The elimination of grants-in-aid is not a surprise to Patricia Beebe, president and chief executive officer of the Food Bank of Delaware. The state’s budget deficit, which was estimated at about $400 million earlier this year, has loomed ominously on the consciousnesses of charity officials for months, she said.

Beebe’s organization, which received $206,000 from the state during the previous fiscal year, will curtail operations and possibly lay off employees if the cuts become final, she said.

Beebe refuses to take food bank operations into the red because of the elimination of grant dollars, she said.

“We will definitely have to look at how that affects both the workforce that we have in the organization that delivers those services as well as the services themselves,” she said.

While the cuts are not final, fiscal battles between Republicans and Democrats leave a bleak outlook for anyone hoping for the state to match the $45 million it doled out to charities during the 2017 fiscal year.

The Legislature last year granted money to volunteer fire companies, historical societies, homeless shelters and health associations, among many other groups. Most organizations received between $10,000 and $100,000.

The Lewes Fire Company will have to hold additional fundraisers and possibly postpone the replacement of expensive equipment to compensate for its roughly $130,000 in lost revenue, said Glenn Marshall, a firefighter and spokesman for the company.

Echoing sentiments felt across the state’s nonprofit sector, an official from the Delaware Volunteer Firefighters Association expressed a hope that funds could be found to restore the program on Friday – the final scheduled day of the legislative session.

“It’s a shame that the lack of agreement between the parties have caused us to be where we are today,” said association President Theodore Walius.

All of Delaware’s volunteer fire companies receive money from the grants-in-aid program.

Lawmakers bickered back and forth on Wednesday after voting to eliminate grants-in-aid. Democrats claimed it was Republicans unwillingness to raise taxes that led to the drastic cuts.

Republicans countered that Democrats must agree to some of their ideas, such as a three-year moratorium on the prevailing wage and new spending limits before they make concessions.

“We’re the political pawns right now between the Republicans and the Democrats,” said Paul Calistro, executive director of West End Neighborhood House, a community center in Wilmington’s Little Italy. “We’re the ones stuck in the middle, and it’s not a fun place to be.”

Senate President Pro Tempore David McBride said he intended to “hold Republicans accountable for the pain inflicted on the Delawareans.”

Republicans fired back again on Thursday afternoon arguing that it is Democrats who control the grants-in-aid levers as they hold majorities in state legislative houses.
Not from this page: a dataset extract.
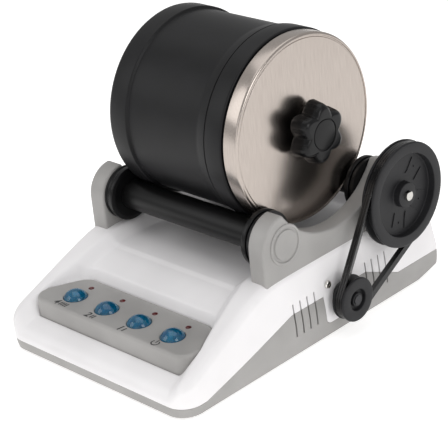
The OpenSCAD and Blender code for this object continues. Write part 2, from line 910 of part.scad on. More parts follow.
tray();
upper_shell();
rubber_feet();
base_screws();
left_bracket();
right_bracket();
bracket_screws();
bearing_collars();
shaft_bushings();
control_panel();
lamp_lenses();
circuit_board();
button_switches();
motor_housing();
motor_end_bell();
motor_screws();
drive_belt();
cord_gland();
terminal_block();
lid_gasket();
barrel_shell();
inner_lid();
lid_stud();
lid_cover();
knob_washer();
star_knob();
knob_insert();
drive_shaft();
drive_sleeve();
drive_flanges();
drive_pulley();
idler_shaft();
idler_sleeve();
idler_flanges();
motor_shaft();
motor_pulley();
button_4();
button_2();
button_1();
button_power();
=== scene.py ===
import math

import bmesh
import bpy
from mathutils import Matrix, Vector


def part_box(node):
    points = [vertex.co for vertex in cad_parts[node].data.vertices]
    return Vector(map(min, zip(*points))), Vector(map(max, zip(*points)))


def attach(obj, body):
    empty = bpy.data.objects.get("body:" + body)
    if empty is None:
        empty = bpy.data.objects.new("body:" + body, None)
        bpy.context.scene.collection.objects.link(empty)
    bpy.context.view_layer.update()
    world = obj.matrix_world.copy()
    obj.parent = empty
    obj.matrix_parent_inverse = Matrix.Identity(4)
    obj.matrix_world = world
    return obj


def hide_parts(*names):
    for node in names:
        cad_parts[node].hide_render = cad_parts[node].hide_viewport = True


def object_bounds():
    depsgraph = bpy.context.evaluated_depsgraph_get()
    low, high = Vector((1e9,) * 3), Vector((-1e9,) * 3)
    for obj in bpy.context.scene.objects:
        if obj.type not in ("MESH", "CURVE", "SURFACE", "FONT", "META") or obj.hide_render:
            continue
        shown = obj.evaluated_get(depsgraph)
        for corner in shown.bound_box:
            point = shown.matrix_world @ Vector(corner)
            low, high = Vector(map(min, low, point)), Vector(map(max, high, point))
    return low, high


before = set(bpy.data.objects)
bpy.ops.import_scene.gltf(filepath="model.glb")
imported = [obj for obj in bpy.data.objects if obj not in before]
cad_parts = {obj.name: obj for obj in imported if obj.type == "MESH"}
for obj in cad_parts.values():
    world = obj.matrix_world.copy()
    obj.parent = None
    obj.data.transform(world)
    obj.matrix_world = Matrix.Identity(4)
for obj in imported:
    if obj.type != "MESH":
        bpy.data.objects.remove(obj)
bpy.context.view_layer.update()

mm = 0.001
scene = bpy.context.scene


def boxOf(node):
    low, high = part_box(node)
    return Vector(low), Vector(high)


def midOf(node):
    low, high = boxOf(node)
    return (low + high) / 2


barrelAxis = midOf("barrel_shell")
driveAxis = midOf("drive_sleeve")
idlerAxis = midOf("idler_sleeve")
motorAxis = midOf("motor_pulley")
trayLow, trayHigh = boxOf("tray")

middleX = (trayLow.x + trayHigh.x) / 2
groundPoint = Vector((middleX, barrelAxis.y, trayLow.z))  # under the barrel, on the tray's underside


def fromBase(x, y, h):  # millimetres from the base's own zero point
    return groundPoint + Vector((x, y, h)) * mm


def meshPiece(name, points, faces, material, sharp=35):
    mesh = bpy.data.meshes.new(name)
    mesh.from_pydata([tuple(p) for p in points], [], faces)
    return finishMesh(name, mesh, material, sharp)


def finishMesh(name, mesh, material, sharp=35, turn=True):
    work = bmesh.new()
    work.from_mesh(mesh)
    if turn:
        bmesh.ops.remove_doubles(work, verts=work.verts, dist=0.002 * mm)
        bmesh.ops.recalc_face_normals(work, faces=work.faces)
    work.to_mesh(mesh)
    work.free()
    mesh.materials.clear()
    mesh.materials.append(material)
    mesh.shade_smooth()
    mesh.set_sharp_from_angle(angle=math.radians(sharp))
    piece = bpy.data.objects.new(name, mesh)
    scene.collection.objects.link(piece)
    return piece


def settle(piece):
    graph = bpy.context.evaluated_depsgraph_get()
    mesh = bpy.data.meshes.new_from_object(piece.evaluated_get(graph))
    piece.modifiers.clear()
    old = piece.data
    piece.data = mesh
    bpy.data.meshes.remove(old)
    return piece


def carve(piece, tool, operation="DIFFERENCE"):
    cutter = piece.modifiers.new("carve", "BOOLEAN")
    cutter.operation = operation
    cutter.solver = "MANIFOLD"
    cutter.object = tool
    settle(piece)
    drop(tool)
    return piece


def drop(piece):
    mesh = piece.data
    bpy.data.objects.remove(piece)
    bpy.data.meshes.remove(mesh)


def softenEdges(piece, width, segments=3, angle=32):
    bevel = piece.modifiers.new("soften", "BEVEL")
    bevel.width = width * mm
    bevel.segments = segments
    bevel.limit_method = "ANGLE"
    bevel.angle_limit = math.radians(angle)
    bevel.harden_normals = False
    settle(piece)
    piece.data.shade_smooth()
    piece.data.set_sharp_from_angle(angle=math.radians(50))
    return piece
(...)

Democrats “have crafted a spending plan especially designed to create maximum pain in an obvious attempt to bludgeon the minority into submission,” said House Minority Leader Danny Short, R-Seaford.

Increases to tobacco, corporate income and alcohol taxes are revenue sources being considered, which could reverse the cuts. If a tax increase passes both houses of the General Assembly, the Joint Finance Committee could reconvene to restore funding for grants-in-aid.

The budget battle this year could cost the Boys and Girls Club of Delaware about $1 million, said George Krupanski, CEO of the organization. He wonders whether grants-in-aid is being used as a political bargaining chip.

“To throw that out as a possibility with the idea that it’s being used as a political football,” he said, “you don’t do that to people.”